** start SUPPLIED INFORMATION **

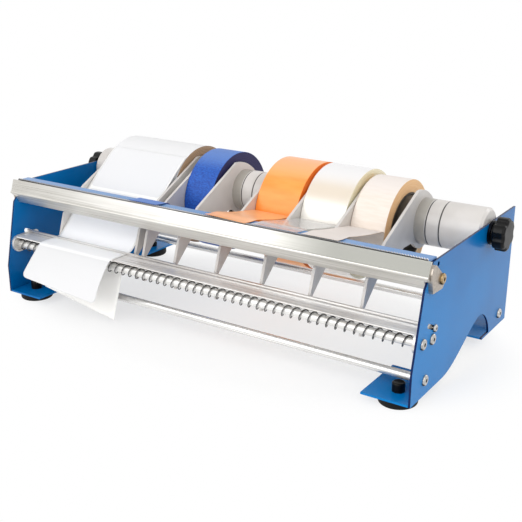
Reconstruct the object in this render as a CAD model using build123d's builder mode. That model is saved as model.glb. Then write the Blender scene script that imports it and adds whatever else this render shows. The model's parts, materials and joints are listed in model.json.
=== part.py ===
from build123d import *
from math import asin, atan2, cos, degrees, hypot, pi, sin, sqrt
import os

os.makedirs("parts", exist_ok=True)

# Driving dimensions in millimetres. X runs along the axle, Y from the front to the back and
# Z up from the bench. A place along Y is measured from the front foot of the side plates.

# Stand
width = 500.0
sheet = 2.0
plate_depth = 239.0
plate_top = 132.5
toe_height = 39.5
brow_y = 16.2
brow_z = 111.7
cheek_y = 22.0
cheek_z = 118.0
shoulder_y = 30.5
foot_height = 8.5
front_ground = 66.0
rear_ground = 49.0
arch_top = 39.6
# Shares of the way from the front to the rear ground line, and of the arch's rise
arch_shares = ((0.968, 0.392), (0.75, 1.0), (0.613, 0.865), (0.3145, 0.3055))
flange_reach = 48.0
flange_corner = 14.0
flange_lead = 19.0
pilot_y = 41.4
pilot_z = 128.0
pilot_radius = 2.2

# Feet
foot_inset = 21.0
foot_radius = 18.0
foot_round = 2.2
stud_radius = 3.0
stud_length = 8.5
foot_nut_radius = 6.0
foot_nut_height = 9.0
foot_nut_round = 1.5
back_foot_inset = 24.0
back_foot_side = 31.0
back_stud_length = 6.5
back_nut_height = 6.0

# Fits
running = 0.1
gap = 0.3
overrun = 5.0

# Rods and their screws
rod_radius = 4.0
spring_rod_y = 18.5
spring_rod_z = 61.5
guide_rod_y = 38.7
guide_rod_z = 59.0
front_rod_y = 27.5
front_rod_z = 24.0
rear_rod_inset = 22.5
rear_rod_z = 22.0
screw_radius = 2.5
screw_depth = 12.0
head_radius = 5.2
head_height = 2.2
socket_radius = 1.9
socket_depth = 1.3

# Cutter bar, blade and tape table
bar_wall = 2.0
bar_top_y = 21.0
bar_top_z = 136.0
bar_nose_y = 16.2
bar_nose_z = 122.0
bar_lip_y = 23.0
bar_lip_z = 110.0
bar_bead = 1.7
bar_overhang = 2.0
bar_notch_z = 118.5
table_front = 25.2
table_back = 42.0
table_top = 134.9
table_skirt = 15.0
table_wall = 1.5
table_bend = 3.0
blade_thick = 1.0
blade_tip = 137.0
blade_height = 13.0
tooth_pitch = 2.5
tooth_depth = 1.2

# Lugs that hold the bar
lug_thick = 4.0
lug_tip_z = 131.0
lug_root_z = 124.2
lug_top_y = 27.0
lug_top_z = 132.0
lug_tail_y = 52.0
lug_tail_z = 112.0
lug_heel_y = 44.0
lug_heel_z = 105.5
lug_chin_y = 24.0
lug_chin_z = 106.5
lug_round = 4.5
lug_screw_y = 42.0
lug_screw_z = 115.0

# Peel plate, its cheeks and the strip that holds the labels down
peel_front = 11.6
peel_back = 36.0
peel_top = 72.0
peel_wall = 1.2
peel_edge_round = 0.5
peel_bend = 2.2
peel_skirt = 7.8
cheek_front = 6.9
cheek_back = 40.0
cheek_low = 53.4
cheek_high = 72.6
cheek_round = 9.0
cheek_floor = 1.2
cheek_rim = 3.0
cheek_rim_wall = 1.4
cheek_screw_y = 42.6
cheek_screw_z = 68.2
cheek_ear = 4.2
tilt_slot_y = 29.0
tilt_slot_z = 74.7
tilt_slot_width = 4.5
small_head_radius = 3.6
small_head_height = 2.2
small_screw_radius = 1.6
strip_y = 31.7
strip_width = 2.0
strip_thick = 1.8

# Tension spring round the front rod
wire_radius = 0.6
coil_radius = 5.4
coil_turns = 52
coil_sag = 0.5

# Axle
axle_y = 170.0
axle_z = 122.5
axle_radius = 5.0
axle_end_radius = 4.0
axle_chamfer = 0.6
axle_play = 2.0
slot_clearance = 0.3
hub_radius = 23.5
hub_chamfer = 1.0
hub_shoulder = 2.5
boss_length = 12.0
ring_length = 14.0

# Dividers: shares of the way from the middle to a side plate, for their own middles
divider_thick = 3.0
divider_shares = (-0.8387, -0.3831, -0.3387, -0.1653, 0.0484, 0.2722, 0.494, 0.7177)
tongue_tip_z = 42.0
tongue_width = 3.4
divider_back = 28.4
# Shares of the tongue tip's reach to the axle, along Y and Z
front_shares = ((0.0, 0.35), (0.068, 0.672), (0.332, 0.989), (0.890, 1.418))
crest_shares = ((0.985, 1.400), (1.083, 1.335))
crest_end_shares = (1.180, 1.200)
lower_shares = ((0.985, 0.700), (0.885, 0.750), (0.780, 0.785), (0.661, 0.788), (0.214, 0.588))
tongue_share = 0.328

# Rolls: the core, what each winding's radius is, and how much of its lane it leaves free
core_bore = 38.0
core_radius = 40.0
roll_play = 0.4
label_radius = 57.0
label_slack = 1.5
blue_radius = 56.0
blue_slack = 3.5
orange_radius = 58.5
orange_slack = 2.2
clear_radius = 58.5
clear_slack = 1.7
tan_radius = 53.5
tan_slack = 14.3
tape_thick = 0.35
tail_lift = 0.6
tail_end_y = 23.4
peel_line_z = 121.0

# Label web and the backing paper that it leaves behind
web_thick = 0.3
web_bow = 4.2
web_bow_share = 0.22
web_bow_bend = 60.0
web_flat_y = 42.5
web_flat_bend = 12.0
web_edge_y = 9.5
web_edge_bend = 10.0
web_turn_y = -12.0
web_turn_z = 53.2
web_turn_bend = 25.0
web_end_y = -16.8
web_end_z = 34.0
backing_turn_y = 25.6
backing_turn_bend = 1.2
backing_end_y = 8.7
backing_end_z = 5.0
backing_bend = 20.0
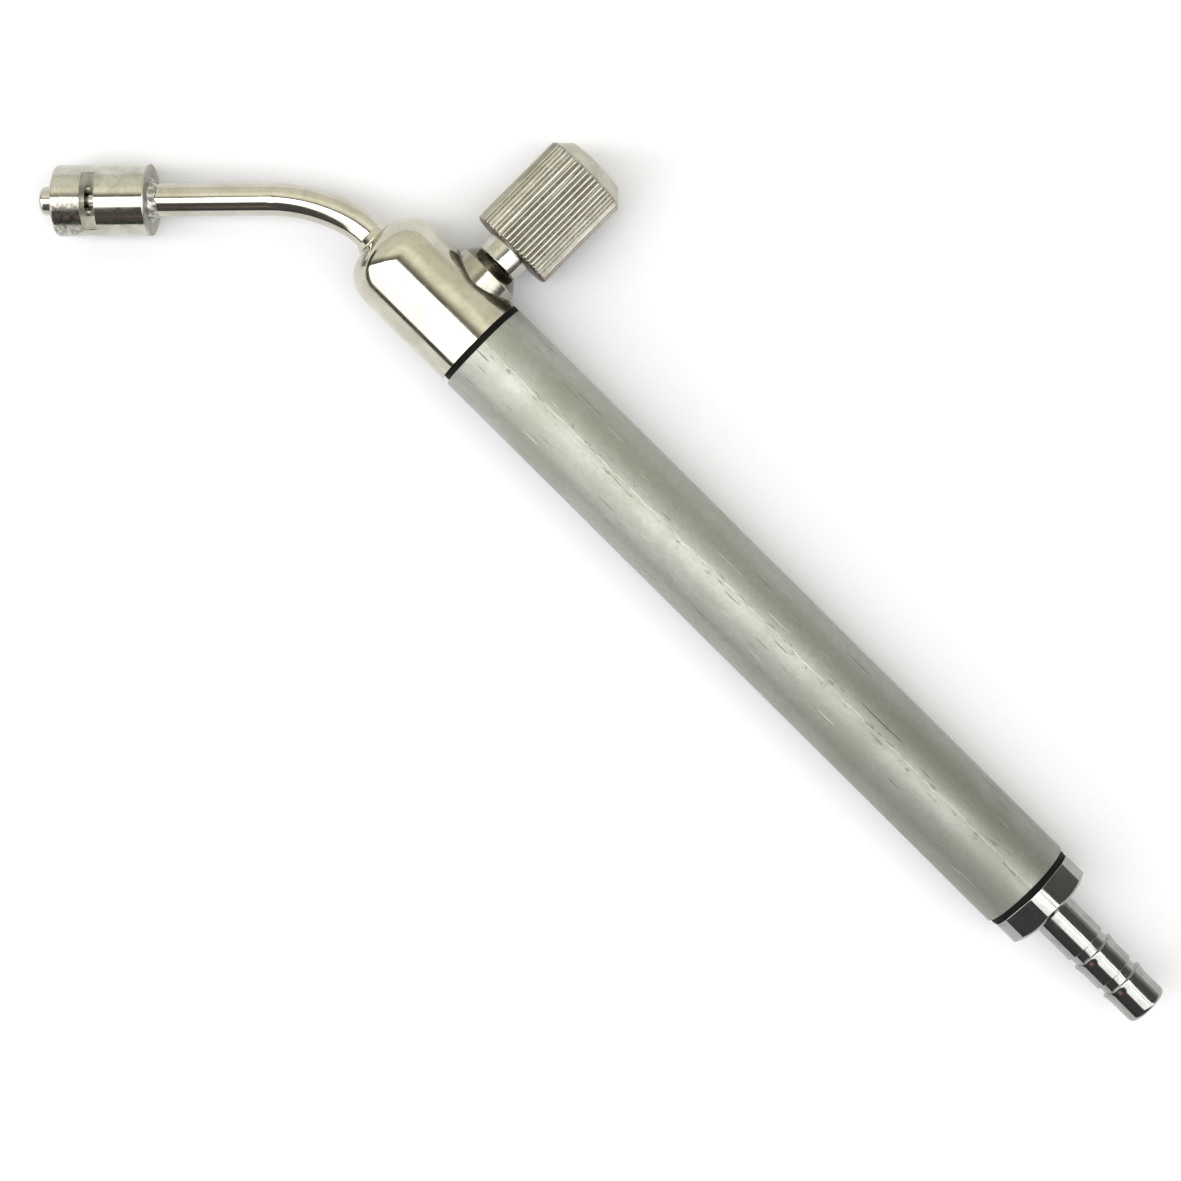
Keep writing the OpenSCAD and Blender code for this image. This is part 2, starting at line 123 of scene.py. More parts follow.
class Graph:
    """Builds a node tree, with one call for each node."""

    def __init__(self, tree):
        self.tree = tree
        tree.nodes.clear()

    def add(self, kind, inputs=None, **settings):
        node = self.tree.nodes.new(kind)
        for name, value in settings.items():
            setattr(node, name, value)
        for name, value in (inputs or {}).items():
            if isinstance(value, bpy.types.NodeSocket):
                self.tree.links.new(value, node.inputs[name])
            else:
                node.inputs[name].default_value = value
        return node

    def math(self, operation, first, second=0.0, clamp=False):
        node = self.add("ShaderNodeMath", {0: first, 1: second}, operation=operation, use_clamp=clamp)
        return node.outputs[0]

    def plus(self, *values):
        total = values[0]
        for value in values[1:]:
            total = self.math("ADD", total, value)
        return total

    def minus(self, first, second):
        return self.math("SUBTRACT", first, second)

    def times(self, *values):
        product = values[0]
        for value in values[1:]:
            product = self.math("MULTIPLY", product, value)
        return product

    def largest(self, *values):
        result = values[0]
        for value in values[1:]:
            result = self.math("MAXIMUM", result, value)
        return result

    def opposite(self, value):
        """1 where the value is 0, and 0 where it is 1."""
        return self.minus(1.0, value)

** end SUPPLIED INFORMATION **

WHAT IS REQUIRED - Nothing but the lines from the one with "Keep writing the" to the one with "node tree, with" should be echoed, both of them included, exactly as written.

EXERCISE RESPONSE -
Keep writing the OpenSCAD and Blender code for this image. This is part 2, starting at line 123 of scene.py. More parts follow.
class Graph:
    """Builds a node tree, with one call for each node."""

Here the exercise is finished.